The mechanisms behind AI's carbon impact

AI influences carbon efficiency through both governance and technological innovation. The first mechanism, enhanced ESG performance, arises from the integration of data-driven tools that increase transparency, strengthen monitoring, and support environmental accountability. AI systems, through predictive monitoring and automated compliance checks, enable firms to reduce governance gaps and enforce internal sustainability standards. This raises the implicit cost of exceeding emission limits and reinforces adherence to green policies.

The second mechanism, green innovation capability, emerges as AI boosts firms' ability to sense, seize, and reconfigure resources for low-carbon technologies. AI-driven insights encourage the development of eco-friendly processes and support the diffusion of digital environmental technologies. The study's empirical analysis confirms that AI adoption significantly correlates with higher green patent activity and sustainable product development, showing that innovation mediates the link between digitalization and emission reduction.

The researchers also highlight the dual-edged nature of AI. While it enhances efficiency, AI's energy-intensive model training can partially offset environmental gains, a phenomenon referred to as the "rebound effect." This underscores the importance of coupling digital decarbonization with cleaner energy systems to avoid eroding AI's net environmental benefits.

Institutional and managerial contexts shape AI's effectiveness

The study explores how institutional environments and managerial backgrounds moderate AI's effectiveness. The results show that firms in regions with higher levels of marketization experience stronger AI-induced improvements in carbon performance. A mature market environment, characterized by better property rights, transparent disclosure systems, and advanced digital infrastructure, amplifies AI's positive effects.
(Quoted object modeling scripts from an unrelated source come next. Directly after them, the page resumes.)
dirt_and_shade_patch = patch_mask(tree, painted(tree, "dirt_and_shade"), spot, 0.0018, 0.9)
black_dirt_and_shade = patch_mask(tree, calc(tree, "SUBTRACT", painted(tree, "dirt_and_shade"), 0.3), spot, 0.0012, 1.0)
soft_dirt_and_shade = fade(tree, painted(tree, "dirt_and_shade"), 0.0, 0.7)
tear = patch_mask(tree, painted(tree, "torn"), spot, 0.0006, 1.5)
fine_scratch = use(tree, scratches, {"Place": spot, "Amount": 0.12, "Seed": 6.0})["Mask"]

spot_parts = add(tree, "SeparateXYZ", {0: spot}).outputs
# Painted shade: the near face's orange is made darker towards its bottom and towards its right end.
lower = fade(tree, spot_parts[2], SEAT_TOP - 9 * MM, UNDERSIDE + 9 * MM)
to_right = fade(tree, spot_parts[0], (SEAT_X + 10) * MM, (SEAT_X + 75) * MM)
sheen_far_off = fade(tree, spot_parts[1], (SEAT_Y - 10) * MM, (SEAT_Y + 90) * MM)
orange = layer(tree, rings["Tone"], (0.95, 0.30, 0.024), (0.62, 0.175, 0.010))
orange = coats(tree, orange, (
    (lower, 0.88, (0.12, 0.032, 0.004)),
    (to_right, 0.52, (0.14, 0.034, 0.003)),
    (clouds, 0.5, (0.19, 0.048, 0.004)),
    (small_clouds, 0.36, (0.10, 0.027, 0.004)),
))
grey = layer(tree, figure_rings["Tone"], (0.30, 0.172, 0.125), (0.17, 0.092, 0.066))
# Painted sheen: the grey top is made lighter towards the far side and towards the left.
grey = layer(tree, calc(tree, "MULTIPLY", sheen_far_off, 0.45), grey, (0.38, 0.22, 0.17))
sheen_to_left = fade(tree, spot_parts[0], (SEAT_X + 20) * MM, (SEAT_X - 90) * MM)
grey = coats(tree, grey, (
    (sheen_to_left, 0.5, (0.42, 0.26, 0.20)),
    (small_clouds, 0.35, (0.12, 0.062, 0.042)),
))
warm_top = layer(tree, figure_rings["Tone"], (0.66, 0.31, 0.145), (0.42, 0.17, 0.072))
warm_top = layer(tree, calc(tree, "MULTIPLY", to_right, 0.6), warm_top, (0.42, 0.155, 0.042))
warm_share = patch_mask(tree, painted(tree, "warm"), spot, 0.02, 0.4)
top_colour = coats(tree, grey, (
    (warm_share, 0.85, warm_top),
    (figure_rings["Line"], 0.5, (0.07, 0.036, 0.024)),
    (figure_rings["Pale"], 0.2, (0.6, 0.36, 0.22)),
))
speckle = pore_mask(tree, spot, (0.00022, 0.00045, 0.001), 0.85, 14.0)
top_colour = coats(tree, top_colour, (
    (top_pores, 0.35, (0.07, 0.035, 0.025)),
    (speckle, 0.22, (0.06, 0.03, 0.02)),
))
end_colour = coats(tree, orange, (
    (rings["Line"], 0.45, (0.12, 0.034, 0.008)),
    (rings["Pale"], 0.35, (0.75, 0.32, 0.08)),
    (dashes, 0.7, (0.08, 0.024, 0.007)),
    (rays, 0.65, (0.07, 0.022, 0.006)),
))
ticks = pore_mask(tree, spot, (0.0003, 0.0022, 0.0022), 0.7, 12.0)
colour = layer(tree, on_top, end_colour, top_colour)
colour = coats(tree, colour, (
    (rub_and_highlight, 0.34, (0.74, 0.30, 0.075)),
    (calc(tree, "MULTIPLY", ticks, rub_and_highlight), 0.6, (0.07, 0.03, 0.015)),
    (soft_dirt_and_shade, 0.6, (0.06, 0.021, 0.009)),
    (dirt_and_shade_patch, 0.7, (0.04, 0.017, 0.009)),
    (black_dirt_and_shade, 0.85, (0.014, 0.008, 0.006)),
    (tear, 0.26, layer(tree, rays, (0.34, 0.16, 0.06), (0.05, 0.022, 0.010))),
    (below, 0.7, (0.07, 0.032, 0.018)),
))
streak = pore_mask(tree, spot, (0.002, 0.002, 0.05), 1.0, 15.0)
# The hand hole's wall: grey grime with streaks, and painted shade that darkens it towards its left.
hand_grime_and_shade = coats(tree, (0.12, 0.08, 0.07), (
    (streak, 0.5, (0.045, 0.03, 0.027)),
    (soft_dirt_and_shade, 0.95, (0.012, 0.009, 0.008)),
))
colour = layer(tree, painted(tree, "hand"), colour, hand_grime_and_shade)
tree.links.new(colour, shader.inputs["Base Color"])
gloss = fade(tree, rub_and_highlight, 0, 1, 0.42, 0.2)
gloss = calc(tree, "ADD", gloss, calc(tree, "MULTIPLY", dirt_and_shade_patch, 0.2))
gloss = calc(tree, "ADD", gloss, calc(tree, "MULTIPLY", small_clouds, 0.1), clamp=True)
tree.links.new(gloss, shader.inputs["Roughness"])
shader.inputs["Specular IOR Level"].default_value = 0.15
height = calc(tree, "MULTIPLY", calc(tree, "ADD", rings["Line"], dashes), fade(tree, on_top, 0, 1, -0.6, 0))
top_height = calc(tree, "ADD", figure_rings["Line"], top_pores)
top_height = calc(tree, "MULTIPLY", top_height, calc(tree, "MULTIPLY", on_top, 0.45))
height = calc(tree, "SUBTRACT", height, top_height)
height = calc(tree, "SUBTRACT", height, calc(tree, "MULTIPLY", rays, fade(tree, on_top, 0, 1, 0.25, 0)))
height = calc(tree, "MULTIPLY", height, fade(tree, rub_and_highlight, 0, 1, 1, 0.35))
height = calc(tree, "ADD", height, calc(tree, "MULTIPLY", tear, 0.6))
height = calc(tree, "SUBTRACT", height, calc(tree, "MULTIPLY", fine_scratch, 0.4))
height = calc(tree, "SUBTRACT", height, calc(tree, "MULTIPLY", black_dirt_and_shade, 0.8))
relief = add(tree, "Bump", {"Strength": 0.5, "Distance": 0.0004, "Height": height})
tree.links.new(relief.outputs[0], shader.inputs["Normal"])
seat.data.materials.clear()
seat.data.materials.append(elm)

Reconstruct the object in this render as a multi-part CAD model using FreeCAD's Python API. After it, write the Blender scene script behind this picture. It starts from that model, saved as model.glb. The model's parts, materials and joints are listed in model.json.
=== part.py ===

On the other hand, executives with overseas experience appear to weaken AI's impact in low-marketization regions. The authors attribute this to institutional misalignment, foreign management practices may not fully adapt to local regulatory structures, reducing the effectiveness of AI-powered carbon governance. However, in more marketized contexts, overseas expertise becomes an asset, reinforcing innovation diffusion and compliance with advanced ESG standards.

The analysis also identifies ownership and industry heterogeneity. Private firms and those in non-pollution-intensive sectors benefit more directly from AI empowerment, while state-owned and heavy-polluting industries display flatter responses. The study concludes that digital transformation yields the greatest sustainability gains when institutional incentives, managerial adaptability, and ownership structures align with AI-driven reforms.

Toward smarter decarbonization policies

The research recommends that governments tailor AI adoption incentives to firm characteristics, linking subsidies and tax deductions to measurable sustainability outcomes. For state-owned enterprises, financial support should depend on transparent AI-enabled emission auditing. For private firms, particularly in low-emission industries, tax incentives for data-sharing and cloud-based systems could accelerate adoption.

The authors also call for addressing AI's rebound effect by investing in energy-efficient data centers and renewable-powered infrastructure. Policymakers are urged to standardize carbon data systems, promote cross-firm learning, and strengthen digital governance frameworks that ensure AI serves sustainable ends.

The paper concludes that AI empowerment is not a substitute for environmental policy but a strategic complement to it. Its potential to advance the "dual carbon" goals, carbon peaking by 2030 and neutrality by 2060, depends on whether firms, regulators, and innovators can balance digital growth with ecological integrity.